In truth, the Bible is replete with stories of men and women who were pursuing their plans and passions, only to have those plans shaken by an encounter with a very real God. Fishermen left their trade and their families to pursue an unknown man with a panache for pissing people off, shepherds left the comfort and familiarity of their flock to confront an army, and women left behind the established order and societal conventions in order to ensure that the gospel was preached and established. The ultimate flexibility of these people's plans met the immovability of a sovereign God's plans for each of us and the restoration of the world to Himself.
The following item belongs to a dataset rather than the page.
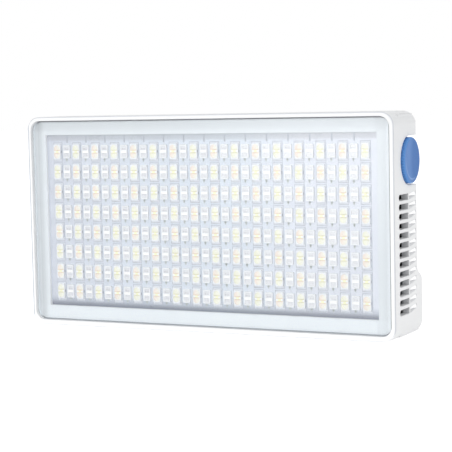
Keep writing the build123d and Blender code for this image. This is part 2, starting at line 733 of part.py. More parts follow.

I pray that I might be one who, as these did, would be willing to lay down what is firm in my mind for what is ultimate in His heart.


Nichole said...

I hear lots of a Rachel Raju conversation in this post. :)

CelestéMarie said...

wow, i feel like the issue you were really getting at in the last bit is exactly what i've been living out in the last 4 months here in china.
i can't express what i really want to say and you know why...but it's one thing to speculate and write about such deaths...and another to actually see all the dreams and ideas of success you've held to your chest so tightly all these years go through that fire and ask yourself did G* call me to be successful in my terms or are His much different?